Foodie Column: North Thailand Nostalgia

It’s been a wild, action-packed month since we left Chiang Mai, but the spicy-sweet memory of North Thailand still lingers. After a month of tasty-but-somewhat-boring Nepalese Dal Bhat (rice, veggies and lentil soup), I would give just about anything for a freshly BBQ’ed sausage, a sweet Thai curry, or a spicy basil melody of pad kee mao.

Of all the amazing delicacies of North Thailand, one in particular totally stole my heart: Khao Soi! Unless you’re a super-foodie or have spent time around Laos, or North Thailand, you probably haven’t heard of it, so I’ll fill you in. Khao Soi, at least the Thai version of it, lies somewhere in between yellow curry and chicken noodle soup. The dish is made from a base similar to yellow or massaman curry, but is served with egg noodles instead of rice and is garnished with fried noodles, pickled mustard greens and red onion.

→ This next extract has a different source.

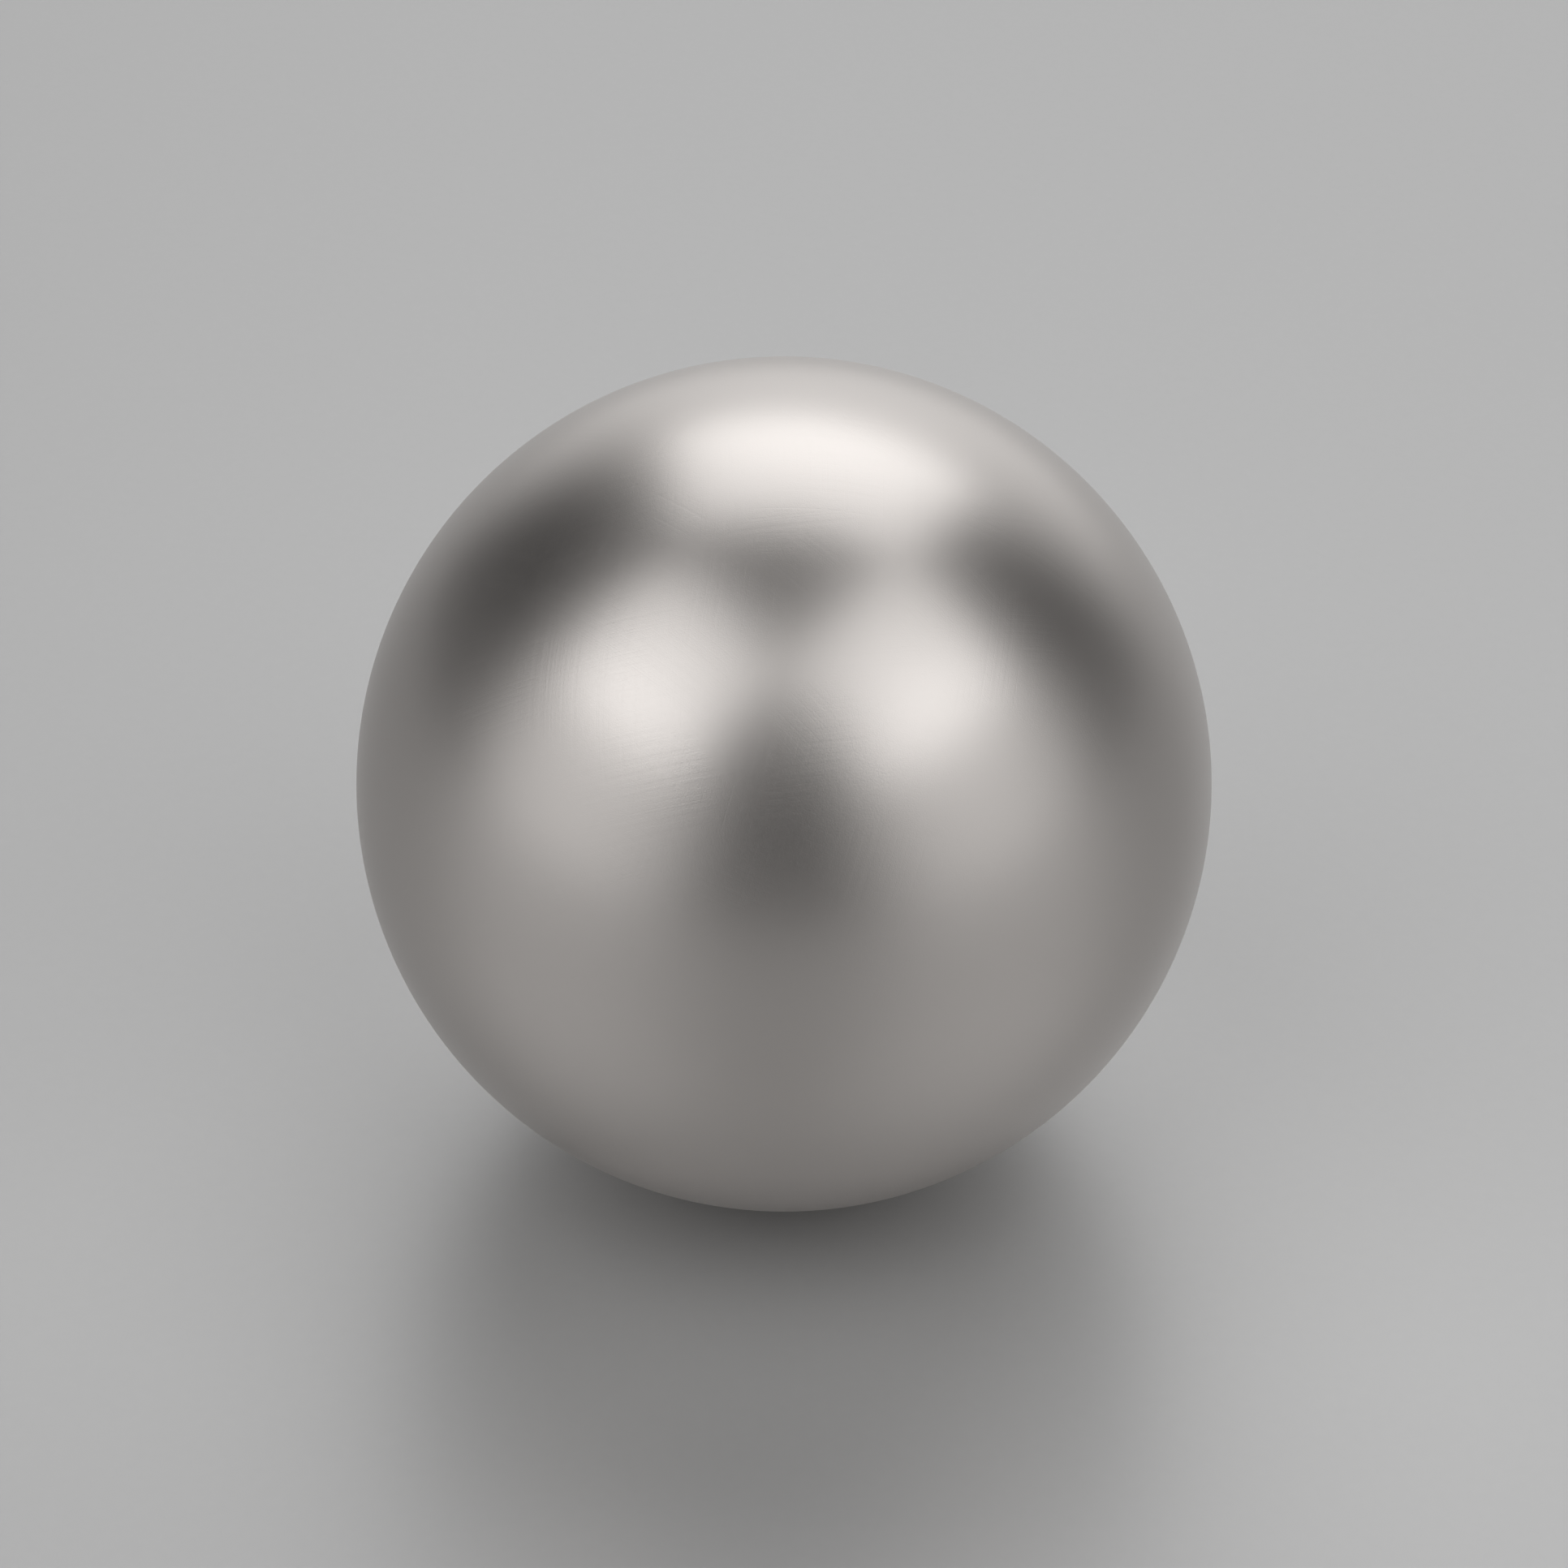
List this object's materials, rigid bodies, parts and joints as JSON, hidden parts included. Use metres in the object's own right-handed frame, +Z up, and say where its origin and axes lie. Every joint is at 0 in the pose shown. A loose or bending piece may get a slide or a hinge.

Delicious Khao Soi at a cafe in the Khao Soi Ghetto in Chiang Mai!

The dish is so beloved in North Thailand that there’s even a neighborhood in Chiang Mai affectionately deemed the “Khao Soi Ghetto,” where gluttonous food explorers (guilty) can restaurant hop between a handful of world famous Khao Soi cafes to find their favorite. It’s a wonder that the craze hasn’t spread to the rest of Thailand. Seriously. You can really only find the stuff in North Thailand or Laos.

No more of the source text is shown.